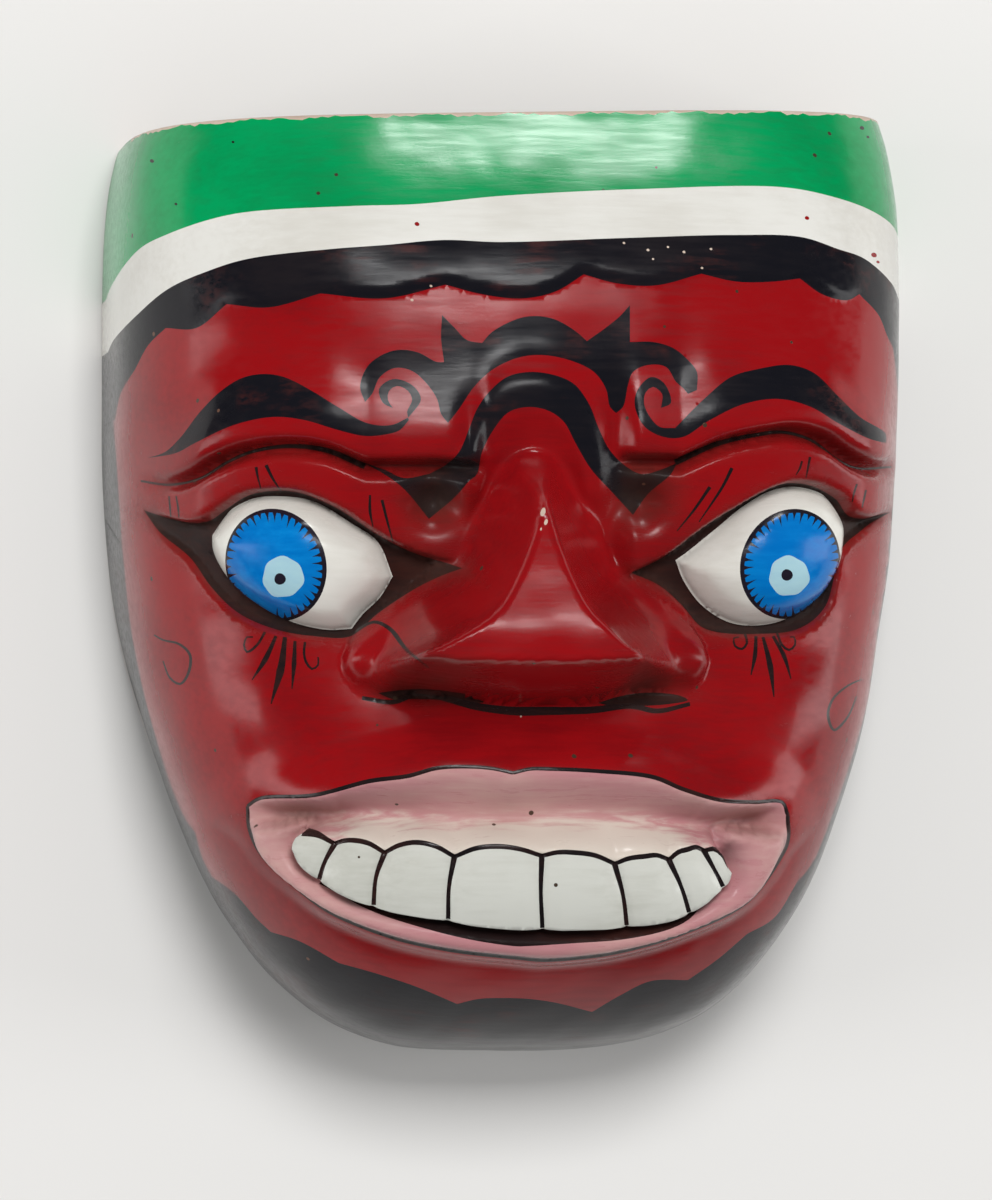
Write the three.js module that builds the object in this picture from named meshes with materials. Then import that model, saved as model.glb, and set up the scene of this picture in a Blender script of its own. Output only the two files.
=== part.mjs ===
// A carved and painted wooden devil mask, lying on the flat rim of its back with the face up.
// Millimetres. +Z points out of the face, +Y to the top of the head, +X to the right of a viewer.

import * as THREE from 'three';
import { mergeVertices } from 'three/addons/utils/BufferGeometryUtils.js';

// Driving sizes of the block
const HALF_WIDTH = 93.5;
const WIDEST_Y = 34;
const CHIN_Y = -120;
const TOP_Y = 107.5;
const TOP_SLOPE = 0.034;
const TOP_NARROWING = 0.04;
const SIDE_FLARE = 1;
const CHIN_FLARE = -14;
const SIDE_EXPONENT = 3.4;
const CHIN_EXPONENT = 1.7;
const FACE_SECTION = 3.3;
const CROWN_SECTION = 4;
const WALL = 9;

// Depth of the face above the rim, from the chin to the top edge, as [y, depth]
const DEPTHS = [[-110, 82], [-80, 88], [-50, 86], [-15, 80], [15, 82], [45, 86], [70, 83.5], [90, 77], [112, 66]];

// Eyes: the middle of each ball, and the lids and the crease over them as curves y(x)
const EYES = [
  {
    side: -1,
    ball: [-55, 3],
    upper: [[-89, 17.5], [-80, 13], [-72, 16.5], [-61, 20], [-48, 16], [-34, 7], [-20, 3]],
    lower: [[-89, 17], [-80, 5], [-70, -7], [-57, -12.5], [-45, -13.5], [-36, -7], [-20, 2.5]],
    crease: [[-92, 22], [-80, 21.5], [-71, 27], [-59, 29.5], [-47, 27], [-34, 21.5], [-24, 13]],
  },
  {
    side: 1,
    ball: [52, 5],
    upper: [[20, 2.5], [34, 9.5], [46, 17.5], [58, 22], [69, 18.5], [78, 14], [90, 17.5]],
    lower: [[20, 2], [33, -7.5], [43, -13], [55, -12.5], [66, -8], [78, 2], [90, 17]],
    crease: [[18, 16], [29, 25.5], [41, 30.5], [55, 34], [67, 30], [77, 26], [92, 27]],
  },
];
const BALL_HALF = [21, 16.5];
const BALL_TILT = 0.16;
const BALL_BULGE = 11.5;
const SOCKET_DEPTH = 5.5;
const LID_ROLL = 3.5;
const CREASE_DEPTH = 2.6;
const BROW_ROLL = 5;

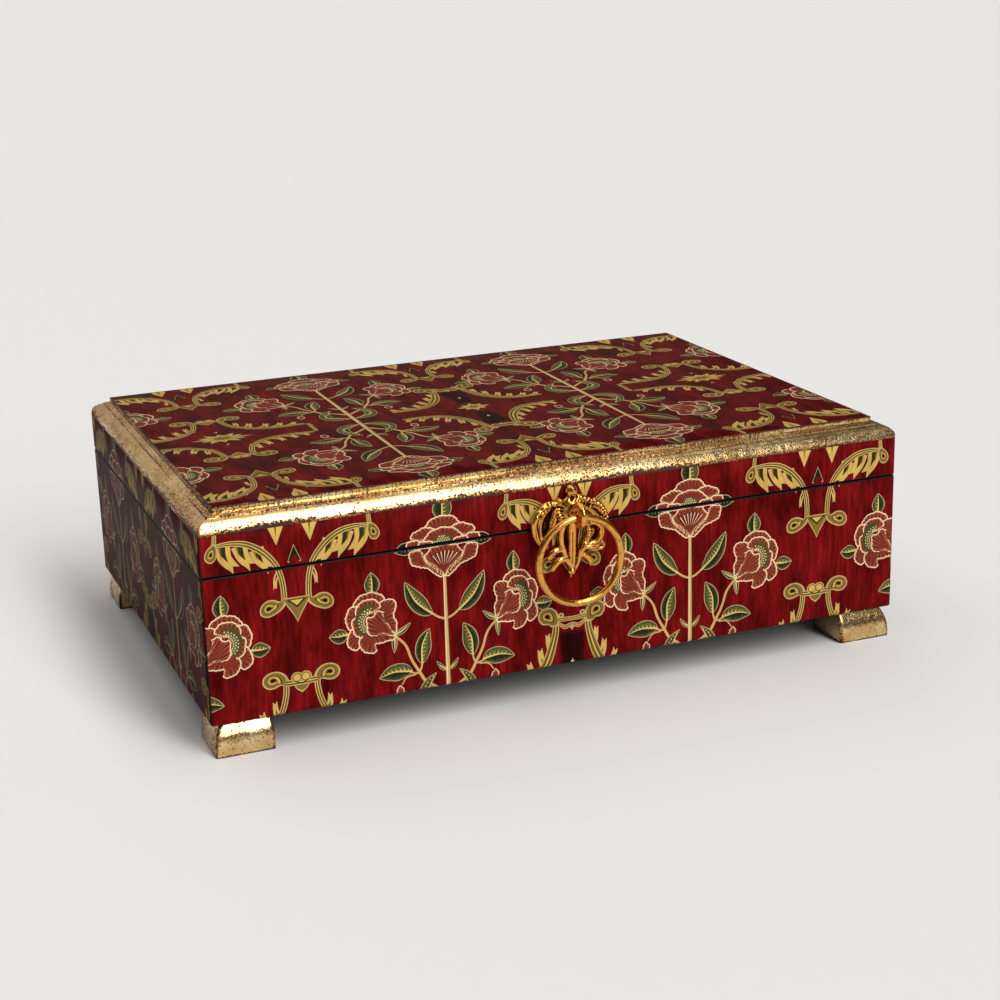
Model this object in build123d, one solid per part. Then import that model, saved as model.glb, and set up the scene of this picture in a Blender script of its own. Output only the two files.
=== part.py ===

§ Aim of the task: Write the whole listing out again. Keep every line exactly as it is.

§ Answer to the exercise:
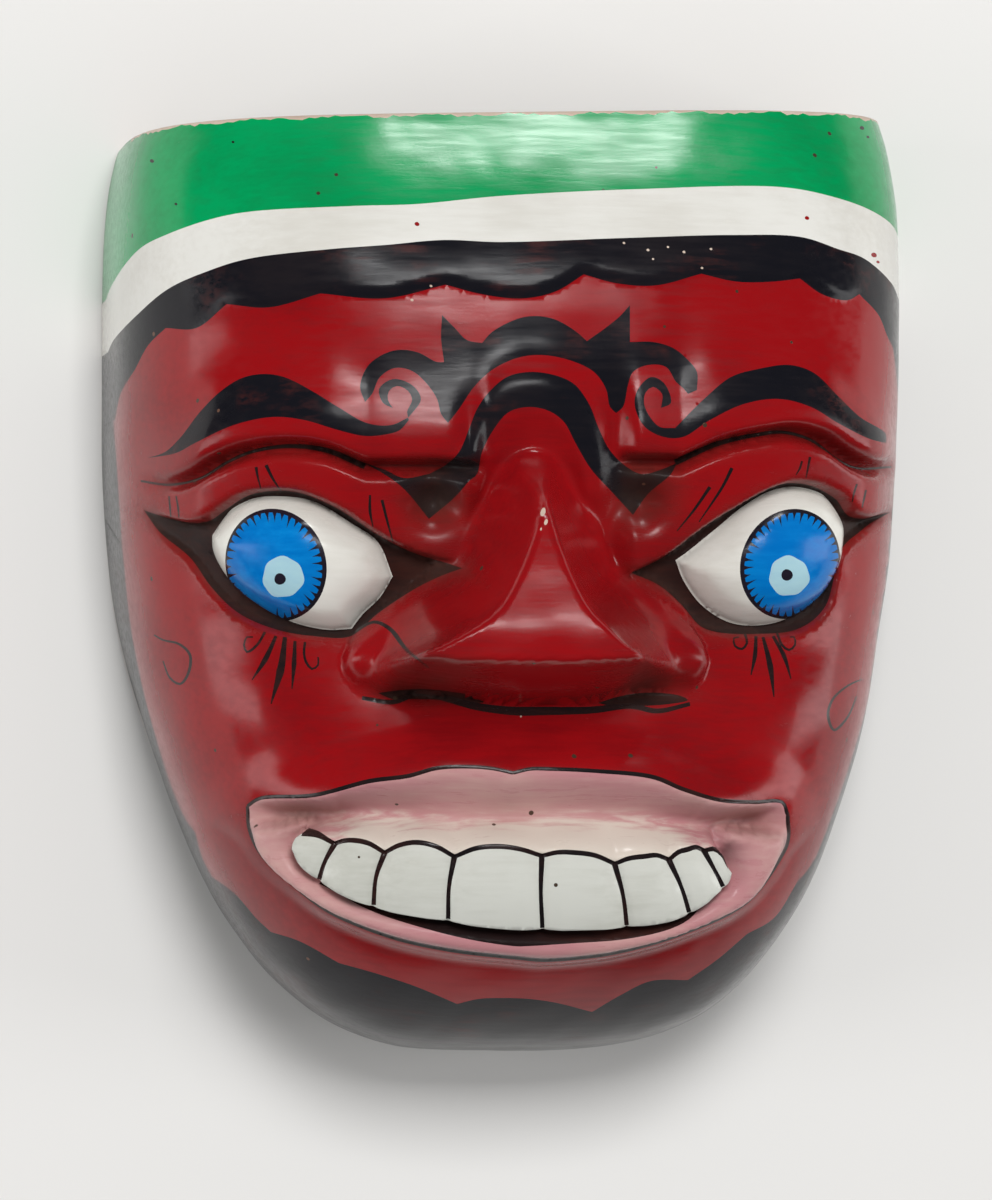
Write the three.js module that builds the object in this picture from named meshes with materials. Then import that model, saved as model.glb, and set up the scene of this picture in a Blender script of its own. Output only the two files.
=== part.mjs ===
// A carved and painted wooden devil mask, lying on the flat rim of its back with the face up.
// Millimetres. +Z points out of the face, +Y to the top of the head, +X to the right of a viewer.

import * as THREE from 'three';
import { mergeVertices } from 'three/addons/utils/BufferGeometryUtils.js';

// Driving sizes of the block
const HALF_WIDTH = 93.5;
const WIDEST_Y = 34;
const CHIN_Y = -120;
const TOP_Y = 107.5;
const TOP_SLOPE = 0.034;
const TOP_NARROWING = 0.04;
const SIDE_FLARE = 1;
const CHIN_FLARE = -14;
const SIDE_EXPONENT = 3.4;
const CHIN_EXPONENT = 1.7;
const FACE_SECTION = 3.3;
const CROWN_SECTION = 4;
const WALL = 9;

// Depth of the face above the rim, from the chin to the top edge, as [y, depth]
const DEPTHS = [[-110, 82], [-80, 88], [-50, 86], [-15, 80], [15, 82], [45, 86], [70, 83.5], [90, 77], [112, 66]];

// Eyes: the middle of each ball, and the lids and the crease over them as curves y(x)
const EYES = [
  {
    side: -1,
    ball: [-55, 3],
    upper: [[-89, 17.5], [-80, 13], [-72, 16.5], [-61, 20], [-48, 16], [-34, 7], [-20, 3]],
    lower: [[-89, 17], [-80, 5], [-70, -7], [-57, -12.5], [-45, -13.5], [-36, -7], [-20, 2.5]],
    crease: [[-92, 22], [-80, 21.5], [-71, 27], [-59, 29.5], [-47, 27], [-34, 21.5], [-24, 13]],
  },
  {
    side: 1,
    ball: [52, 5],
    upper: [[20, 2.5], [34, 9.5], [46, 17.5], [58, 22], [69, 18.5], [78, 14], [90, 17.5]],
    lower: [[20, 2], [33, -7.5], [43, -13], [55, -12.5], [66, -8], [78, 2], [90, 17]],
    crease: [[18, 16], [29, 25.5], [41, 30.5], [55, 34], [67, 30], [77, 26], [92, 27]],
  },
];
const BALL_HALF = [21, 16.5];
const BALL_TILT = 0.16;
const BALL_BULGE = 11.5;
const SOCKET_DEPTH = 5.5;
const LID_ROLL = 3.5;
const CREASE_DEPTH = 2.6;
const BROW_ROLL = 5;

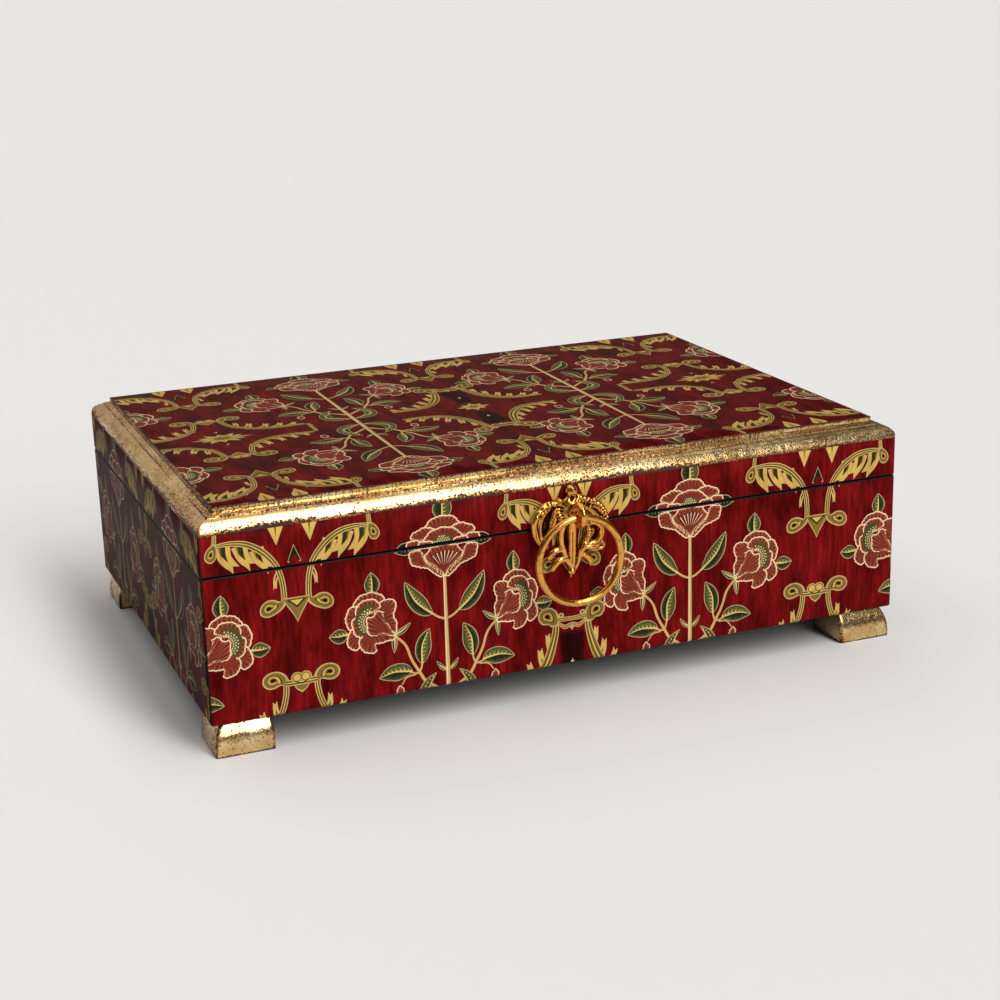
Model this object in build123d, one solid per part. Then import that model, saved as model.glb, and set up the scene of this picture in a Blender script of its own. Output only the two files.
=== part.py ===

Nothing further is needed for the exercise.